Although the form of bond may comport with the statutory requirements, the bond will, nevertheless, be treated as a payment bond under section 713.23, Florida Statutes, as to lienors having no pay-when-paid clause in their subcontract. While it has been asserted that the bonds must be deemed conditionally restricted because they contain the above statutory legend limiting coverage to instances where an owner has paid the general contractor, this argument has been rejected in light of the first sentence of section 713.245(1), which reads:

Notwithstanding any provisions of ss. 713.23 and 713.24 to the contrary, if the contractor’s written contractual obligation to pay lienors is expressly conditioned upon and limited to the payments made by the owner to the contractor, the duty of the surety to pay lienors will be coextensive with the duty of the contractor to pay…

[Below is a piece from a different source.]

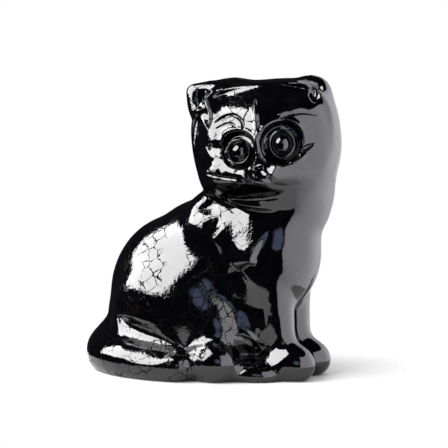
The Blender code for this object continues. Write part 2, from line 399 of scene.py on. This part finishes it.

Recognizing that the protection of section 713.245 does not arise unless express conditional payment language is contained in the general contractor’s actual subcontract, it has been held that the mere presence of such 713.245 language within a bond will not free the surety from having to pay up when its principal’s underlying contract did not contain express and unambiguous contingent payment language.[xxiv] In the absence of such conditional language, and provided the bonds comply with section 713.23, they will be considered, construed, and applied as unconditional 713.23 bonds.[xxv] Thus, under the present statutory scheme, a surety shall be liable to the same extent as the contractor.

Too often, more time is spent bidding a project than actually reviewing the agreement which formalizes a party’s selection to perform the work. As often, pay-when-paid provisions are not discovered or really understood until the parties are well into a job. By then, it is normally too late and too costly to do what could have and should have done at contract negotiation.